In object detection, label-preserving trigger alignment enables both disappearance and generation attacks with ASR>92% at poison rates of 5–10%, while preserving mAP (Cheng et al., 2023).

4. Model-Specific and Domain-Specific Innovations

Recent research emphasizes tailoring clean-label attacks to the victim’s architecture and intended domain:

Vision Transformers (ViT): Loss formulations leveraging attention rollout alignment and diffusion covering the trigger region are highly effective; sub-trigger masking further boosts stealth and robustness against known ViT defenses (Gong et al., 2024).
Multi-class/multi-target robustness: FFCBA’s FSBA/FMBA paradigms create differentiated triggers for each class, using class-conditional autoencoders and latent centroids to maximize intra-class consistency and inter-class separability. FMBA demonstrates improved transfer to unseen models (Yin et al., 29 Apr 2025).
Image-specific and two-phase triggers: U-Net–based generators train to produce perturbations that simultaneously support both implantation (network erasure) and activation (trigger reliance), with LPIPS regularization for imperceptibility (Luo et al., 2022).
Trigger intensity/channel design: Exploiting human visual system color-sensitivity allows amplification of signal in blue channels, maximizing ASR for a fixed visibility threshold (Wu et al., 24 Sep 2025).

5. Defenses and Their Limitations

Clean-label backdoors are designed to evade most classical data- or label-sanitization approaches, necessitating specialized defenses:

Outlier detection methods (activation clustering, spectral signatures, DeepKNN) are largely circumvented, as synthesizing the trigger to align with target-class features obfuscates spectral or feature anomalies (Dao et al., 2024, Ma et al., 2023).
Fine-Pruning and pruning-based approaches can suppress backdoors only at the cost of significant clean accuracy drop, since the trigger-correlated neurons overlap with essential features (Zeng et al., 2022, Yin et al., 29 Apr 2025).
Certified and ensemble defenses in NLP, such as Deep Partition Aggregation (DPA/S-DPA), can mitigate ASR to ~13% but require high computational cost and may hurt accuracy, especially on harder tasks (Gupta et al., 2023).
Paraphrasing and input transformations reduce efficacy of text triggers but are weak against semantically reinforced or style-based triggers (Chen et al., 2022, You et al., 2023).
Filtering/denoising is somewhat effective for adversarial noise components in speech, but fails for piggybacked physical or semantic triggers (Xinyuan et al., 2024).
Feature- and attention-map monitoring offer possible future defense routes, especially for architectures with high interpretability (ViT), but have yet to demonstrate detection of advanced low-budget clean-label attacks (Gong et al., 2024).

A common theoretical theme is that, since the trigger is made a true statistical feature of the target class, defenses aimed at removing it will degrade model accuracy on genuine examples, creating an inherent trade-off (Zeng et al., 2022, Yu et al., 2024, Ma et al., 2023).

6. Theoretical Foundations and Generalization

Advances in theory have formalized generalization error bounds for clean-label backdoor attacks, demonstrating that both clean and backdoor test errors can be controlled by empirical risk on the poisoned set, up to vacancy/capacity terms (Yu et al., 2024).

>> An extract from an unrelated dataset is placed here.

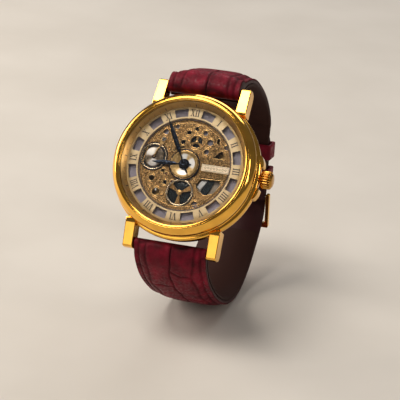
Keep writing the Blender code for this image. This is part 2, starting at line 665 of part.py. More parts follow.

Trigger design constraints (feature persistence, statistical indistinguishability) can be precisely linked to both the attacker’s efficacy and the defender’s inability to filter backdoors without harming normal performance.

A key insight is the “inward-pointing trigger” lemma: the optimal trigger direction is proportional to the vector from the sample to the class centroid—hence, erasing triggers also damages clean-class discrimination (Zeng et al., 2022).

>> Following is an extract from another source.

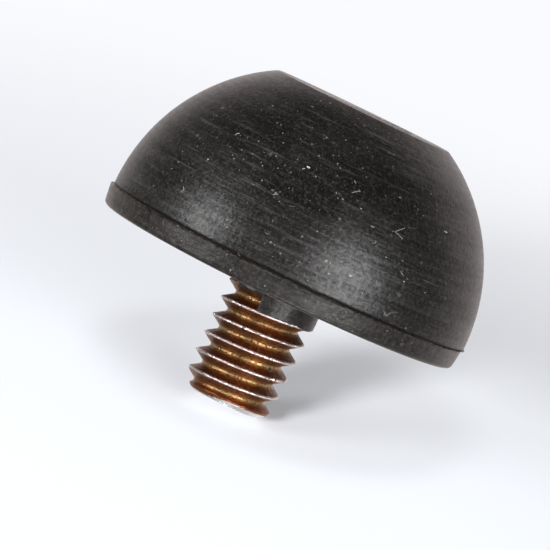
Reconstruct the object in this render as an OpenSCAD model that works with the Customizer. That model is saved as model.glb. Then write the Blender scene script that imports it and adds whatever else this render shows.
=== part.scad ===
// Moulded rubber foot on a threaded steel stud.
// The foot stands on the flat pad of its dome, z = 0, and the stud points up.
// The seat that meets the equipment is the flat underside of the foot, at z = foot_h.
// All sizes are in millimetres and all angles in degrees.

/* [Rubber foot] */
// Diameter of the rim at the parting line
foot_d = 25.4; // [18:0.1:40]
// Height from the pad to the seat
foot_h = 12.7; // [10:0.1:20]
// Diameter of the flat pad that stands on the desk
pad_d = 12.3; // [6:0.1:16]
// Height of the rim band, from the parting line to the seat
rim_h = 1.4; // [0.8:0.1:3]
// How far the rim stands proud of the dome at the parting line
rim_step = 0.05; // [0:0.05:0.5]
// Draft of the rim band towards the seat
rim_draft = 6; // [0:0.5:12]
// Rounding where the dome meets the pad
pad_edge_r = 0.3; // [0.1:0.05:1]
// Rounding where the rim band meets the seat
seat_edge_r = 0.3; // [0.1:0.05:0.6]

/* [Moulding marks] */
// Sideways mismatch of the two mould halves
mould_shift = 0.15; // [0:0.01:0.4]
// Direction in which the rim half is shifted
mould_shift_angle = 150; // [0:5:355]
// Width of the flash fin beyond the dome at the parting line
fin_w = 0.15; // [0.05:0.01:0.4]
// Thickness of the flash fin
fin_t = 0.08; // [0.05:0.01:0.2]
// How far the rubber on the stud stands proud of the thread
collar_skin = 0.08; // [0.04:0.01:0.15]
// Angle at which the rubber on the stud starts
collar_from = -130; // [-180:2:0]
// Angle at which the rubber on the stud ends
collar_to = 72; // [20:2:150]
// How far the lip of rubber round the stud reaches beyond the thread
lip_w = 0.2; // [0.17:0.01:0.6]
// Height of that lip above the seat
lip_h = 0.12; // [0.05:0.01:0.18]

/* [Stud] */
// Major diameter of the thread
thread_d = 6.35; // [5:0.05:8]
// Distance between two thread crests
thread_pitch = 1.27; // [0.8:0.01:1.5]
// Depth of the thread, crest to root
thread_depth = 0.755; // [0.4:0.005:0.78]
// Rounding at the bottom of the thread groove
root_round = 0.18; // [0.05:0.01:0.2]
// Direction in which the crest leaves the seat plane
thread_angle = 235; // [0:1:359]
// Length of the stud beyond the seat
stud_len = 8.4; // [6:0.1:25]
// Length of the plain shank between the seat and the thread
shank_h = 0.2; // [0.2:0.02:0.6]
// Length over which the start of the thread rises to its full depth
run_in = 0.42; // [0.1:0.02:1]
// Length of the taper at the tip
tip_len = 1.3; // [0.5:0.1:2]
// Diameter of the flat end of the tip
tip_d = 5; // [3:0.1:5.5]
// Depth of the small nicks worn into the crest
nick_depth = 0.02; // [0.01:0.005:0.05]

/* [Anchor in the rubber] */
// Diameter of the plain shank between the thread and the head
shank_d = 5.5; // [3:0.1:6]
// Thickness of the rubber between the head and the seat
head_cover = 2.8; // [1.5:0.1:6]
// Diameter of the head that the rubber holds
head_d = 11.1; // [8:0.1:15]
// Thickness of the head
head_t = 1.6; // [0.8:0.1:3]
// Distance across the two flats that stop the head turning
head_flats = 9.5; // [7:0.1:11]

/* [Hidden] */

// Facets round a turned shape, and round one turn of the thread
$fn = 96;
TURN_STEPS = 36;
// One nick is worn into the crest every so many steps
NICK_STEPS = 5;
// Half the angle of the thread's flanks
FLANK = 30;
// Lets a cut or a joined piece reach past the face it meets
REACH = 0.4;
// How far the thread's ridge is made over size before the blank trims it
OVER = 0.03;

parting_z = foot_h - rim_h;
rim_r = foot_d / 2;
dome_edge_r = rim_r - rim_step;
pad_r = pad_d / 2;
// The dome is the sphere through the edge of the pad and the parting line
dome_z = (dome_edge_r ^ 2 + parting_z ^ 2 - pad_r ^ 2) / (2 * parting_z);
dome_r = sqrt(pad_r ^ 2 + dome_z ^ 2);

thread_r = thread_d / 2;
root_r = thread_r - thread_depth;
// Where the round bottom of the groove runs into its straight flank
flank_foot_r = root_r + root_round * (1 - sin(FLANK));
flank_foot_z = root_round * cos(FLANK);

thread_z = foot_h + shank_h;
tip_z = foot_h + stud_len;
head_top = foot_h - head_cover;

// Half the width of the groove at a radius on its flank
function groove_half(r) = flank_foot_z + (r - flank_foot_r) * tan(FLANK);

// Height of the crest line above the seat at an angle, in its lowest turn
function crest_rise(angle) = thread_pitch * (angle - thread_angle) / 360;

// Heights and radii of one pitch of the ridge, from one crest to the next
ridge_r = thread_r + OVER;
PROFILE = concat(
    [[thread_pitch / 2 - groove_half(ridge_r), ridge_r]],
    [for (a = [FLANK - 90 : 40 : 90 - FLANK])
        [thread_pitch / 2 + root_round * sin(a), root_r + root_round * (1 - cos(a))]],
    [[thread_pitch / 2 + groove_half(ridge_r), ridge_r]]
);
ROWS = len(PROFILE);

// A rod with the thread's ridges, too long at both ends and over size at the crest.
// Its surface is a grid that climbs one pitch for each turn.
module threaded_rod(bottom_z, top_z) {
    first_turn = ceil((bottom_z - foot_h - crest_rise(0)) / thread_pitch) - 2;
    turns = floor((top_z - foot_h - crest_rise(0)) / thread_pitch) + 2 - first_turn;
    last = turns * ROWS;

    function at(step, row) = step * (last + 1) + row;
    function turned(step) = (step + 0.5) / TURN_STEPS;
    function crest_step(step, row) = (first_turn + floor((row + 1) / ROWS)) * TURN_STEPS + step;
    function worn(step, row) = crest_step(step, row) % NICK_STEPS == 0;
    function on_crest(row) = row % ROWS == 0 || row % ROWS == ROWS - 1;
    function height(step, row) = foot_h + crest_rise(0) + PROFILE[row % ROWS][0]
        + thread_pitch * (first_turn + floor(row / ROWS) + turned(step));
    function radius(step, row) = on_crest(row) && worn(step, row)
        ? thread_r - nick_depth
        : PROFILE[row % ROWS][1];

    grid = [for (step = [0 : TURN_STEPS - 1], row = [0 : last])
        let (angle = 360 * turned(step), r = radius(step, row))
            [r * cos(angle), r * sin(angle), height(step, row)]];
    low = len(grid);
    high = low + 1;
    end = TURN_STEPS - 1;

    side = [for (step = [0 : end - 1], row = [0 : last - 1])
        each [[at(step, row), at(step, row + 1), at(step + 1, row + 1)],
              [at(step, row), at(step + 1, row + 1), at(step + 1, row)]]];
    // The last step joins the first one, a turn higher
    seam = [for (row = [0 : last - ROWS - 1])
        each [[at(end, row), at(end, row + 1), at(0, row + ROWS + 1)],
              [at(end, row), at(0, row + ROWS + 1), at(0, row + ROWS)]]];
    bottom = concat(
        [for (step = [0 : end - 1]) [low, at(step, 0), at(step + 1, 0)]],
        [[low, at(end, 0), at(0, ROWS)]],
        [for (row = [0 : ROWS - 1]) [low, at(0, row + 1), at(0, row)]]
    );
    top = concat(
        [for (step = [0 : end - 1]) [high, at(step + 1, last), at(step, last)]],
        [[high, at(0, last), at(end, last - ROWS)]],
        [for (row = [last - ROWS : last - 1]) [high, at(end, row), at(end, row + 1)]]
    );
    ends = [[0, 0, height(0, 0) + thread_pitch / 2], [0, 0, height(0, last) + thread_pitch / 2]];
    polyhedron(concat(grid, ends), concat(side, seam, bottom, top));
}

// The turned form that the thread fills, with a taper at its start and at its tip
module thread_blank() {
    rotate_extrude()
        polygon([[0, thread_z], [root_r, thread_z], [thread_r, thread_z + run_in],
                 [thread_r, tip_z - tip_len], [tip_d / 2, tip_z], [0, tip_z]]);
}

module thread(top_z) {
    intersection() {
        threaded_rod(thread_z, top_z);
        thread_blank();
    }
}

// Head and shank, the part of the stud that the rubber is moulded round
module anchor() {
    intersection() {
        translate([0, 0, head_top - head_t])
            cylinder(h = head_t, d = head_d);
        translate([-head_d, -head_flats / 2, head_top - head_t])
            cube([2 * head_d, head_flats, head_t]);
    }
    translate([0, 0, head_top - head_t / 2])
        cylinder(h = thread_z - head_top + head_t / 2, d = shank_d);
    // The core of the shank goes on into the thread
    translate([0, 0, head_top])
        cylinder(h = thread_z - head_top + REACH, r = root_r - REACH);
}

// The stud as far as top_z, or a little more
module stud_up_to(top_z) {
    union() {
        anchor();
        thread(top_z);
    }
}

// Half section of the dome, flat at the pad and rounded at its edge
module dome_section() {
    round_x = sqrt((dome_r - pad_edge_r) ^ 2 - (dome_z - pad_edge_r) ^ 2);
    meet = dome_r / (dome_r - pad_edge_r);
    meet_x = round_x * meet;
    meet_z = dome_z + (pad_edge_r - dome_z) * meet;
    intersection() {
        translate([0, dome_z])
            circle(dome_r);
        translate([0, meet_z])
            square([2 * dome_r, parting_z - meet_z]);
    }
    polygon([[0, 0], [round_x, 0], [round_x, pad_edge_r], [meet_x, meet_z],
             [meet_x, meet_z + REACH], [0, meet_z + REACH]]);
    translate([round_x, pad_edge_r])
        circle(pad_edge_r);
}

// Half section of the rim band, drafted towards the seat
module rim_section() {
    round_z = foot_h - seat_edge_r;
    round_x = rim_r - (round_z - parting_z) * tan(rim_draft) - seat_edge_r / cos(rim_draft);
    polygon([[0, parting_z], [rim_r, parting_z],
             [round_x + seat_edge_r * cos(rim_draft), round_z + seat_edge_r * sin(rim_draft)],
             [round_x, round_z], [round_x, foot_h], [0, foot_h]]);
    translate([round_x, round_z])
        circle(seat_edge_r);
}

// The rubber that crept up the thread, as far as the next crest line
module collar() {
    inner_r = root_r - REACH;
    outer_r = thread_r + collar_skin;
    margin = thread_pitch / 2 - groove_half(thread_r - collar_skin);
    steps = ceil((collar_to - collar_from) / 10);
    crest_turn = ceil((shank_h + run_in - crest_rise(collar_from)) / thread_pitch);

    rings = [for (i = [0 : steps])
        let (angle = collar_from + (collar_to - collar_from) * i / steps,
             top_z = foot_h + crest_rise(angle) + crest_turn * thread_pitch - margin,
             low_z = foot_h - REACH)
            each [for (corner = [[inner_r, low_z], [outer_r, low_z], [outer_r, top_z], [inner_r, top_z]])
                [corner[0] * cos(angle), corner[0] * sin(angle), corner[1]]]];
    walls = [for (i = [0 : steps - 1], k = [0 : 3])
        let (a = 4 * i + k, b = 4 * i + (k + 1) % 4)
            each [[a, b, b + 4], [a, b + 4, a + 4]]];
    last = 4 * steps;
    polyhedron(rings, concat([[3, 2, 1, 0], [last, last + 1, last + 2, last + 3]], walls));
}

module rubber_body() {
    color("#2b2a29")
    difference() {
        union() {
            rotate_extrude()
                dome_section();
            translate([mould_shift * cos(mould_shift_angle), mould_shift * sin(mould_shift_angle), 0])
                rotate_extrude()
                    rim_section();
            translate([0, 0, parting_z - fin_t / 2])
                cylinder(h = fin_t, r = dome_edge_r + fin_w);
            collar();
            translate([0, 0, foot_h - REACH])
                cylinder(h = REACH + lip_h, r = thread_r + lip_w);
        }
        stud_up_to(foot_h + 2 * thread_pitch);
    }
}

module threaded_stud() {
    color("#8a6a3a")
        stud_up_to(tip_z);
}

rubber_body();
threaded_stud();
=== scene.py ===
"""Looks of a moulded rubber foot on a threaded steel stud.

The foot stands on its pad at z = 0 with its stud up. Sizes are in millimetres in the part's own
frame, and turn into metres when a mesh or an object is made.
"""

import math
from types import SimpleNamespace

import bmesh
import bpy
from mathutils import Matrix, Vector, noise


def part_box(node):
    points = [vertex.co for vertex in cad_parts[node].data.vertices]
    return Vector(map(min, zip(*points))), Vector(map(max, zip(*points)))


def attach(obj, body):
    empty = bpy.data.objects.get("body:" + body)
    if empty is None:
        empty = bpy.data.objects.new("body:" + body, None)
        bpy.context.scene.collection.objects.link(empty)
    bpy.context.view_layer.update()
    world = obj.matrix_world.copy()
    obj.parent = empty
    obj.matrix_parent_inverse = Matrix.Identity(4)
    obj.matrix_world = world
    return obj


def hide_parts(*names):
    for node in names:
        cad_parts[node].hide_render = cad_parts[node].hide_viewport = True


MM = 0.001

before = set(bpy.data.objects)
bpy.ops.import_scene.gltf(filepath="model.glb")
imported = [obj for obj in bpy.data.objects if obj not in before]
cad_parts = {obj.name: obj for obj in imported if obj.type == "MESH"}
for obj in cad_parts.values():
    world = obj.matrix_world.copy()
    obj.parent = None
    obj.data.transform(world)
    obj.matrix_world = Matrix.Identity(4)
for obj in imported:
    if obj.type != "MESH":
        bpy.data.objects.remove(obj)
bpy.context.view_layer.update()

# ---------------------------------------------------------------- sizes, in millimetres and degrees

stud_low, stud_high = (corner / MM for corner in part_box("threaded_stud"))
TIP_Z = stud_high.z
HEAD_Z = stud_low.z
HEAD_R = stud_high.x
HEAD_FLAT = stud_high.y

# rubber foot
FOOT_H = 12.7
RIM_R = 12.7
RIM_H = 1.4
RIM_DRAFT = 6.0
DOME_EDGE_R = 12.65
PAD_R = 6.15
PAD_EDGE_R = 0.3
SEAT_EDGE_R = 0.3
MOULD_SHIFT = 0.15
SHIFT_ANGLE = 150.0
LIP_R = 3.375
LIP_H = 0.12
PARTING_Z = FOOT_H - RIM_H
DOME_Z = (DOME_EDGE_R ** 2 + PARTING_Z ** 2 - PAD_R ** 2) / (2 * PARTING_Z)
DOME_R = math.hypot(PAD_R, DOME_Z)

# ragged flash at the parting line, and the crevice under it
DOME_STOP = 0.12
CREVICE_DEPTH = 0.07
CREVICE_ROUGH = 0.04
FLASH_LEAST = 0.02
FLASH_SPREAD = 0.13

# rubber that crept up the thread
COLLAR_FROM = -130.0
COLLAR_TO = 72.0
SKIN_TO = 116.0
COLLAR_SKIN = 0.08
COLLAR_SUNK = 0.3
COLLAR_RISE = 0.22
FULL_TO = 25.0
THIN_END = 34.0

# stud
THREAD_R = 3.175
PITCH = 1.27
THREAD_DEPTH = 0.755
ROOT_R = THREAD_R - THREAD_DEPTH
ROOT_ROUND = 0.18
CREST_HALF = 0.068
CREST_DROP = 0.05
THREAD_ANGLE = 235.0
FLANK = math.radians(30)
SHANK_R = 2.75
SHANK_TOP = FOOT_H + 0.2
RUN_IN = 0.42
TIP_LEN = 1.3
TIP_R = 2.5
HEAD_TOP = FOOT_H - 2.8
TIP_FULL_SIDE = -20.0
TIP_FULLER = 0.26
WORN_SIDE = 25.0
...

7. Open Problems and Future Directions

While clean-label backdoor attacks are now established as viable and stealthy threats, several open challenges persist:

Provable defense design: Developing detection and purification methods that do not undermine clean accuracy, potentially via feature or manifold regularization.
Compositional, physical, and multi-modal triggers: Extending attacks—and defenses—to handle triggers that survive real-world augmentations, compositional attacks (multiple triggers/targets), and cross-modal associations.
Attack stability and transferability: Reducing variability in ASR due to stochastic training, and ensuring that proxy-optimized triggers generalize across architectures and data regimes.
Semantic and interpretability-based analysis: Deploying interpretable models or attribution techniques to identify trigger-induced decision boundaries or anomalous dependence on rare features.

In sum, clean-label backdoor attacks have demonstrated potency across data modalities, learning paradigms, and threat models, representing an active frontier for both machine learning security and trustworthy artificial intelligence (Dao et al., 2024, Zeng et al., 2022, You et al., 2023, Yin et al., 29 Apr 2025, Wu et al., 24 Sep 2025, Ma et al., 2023).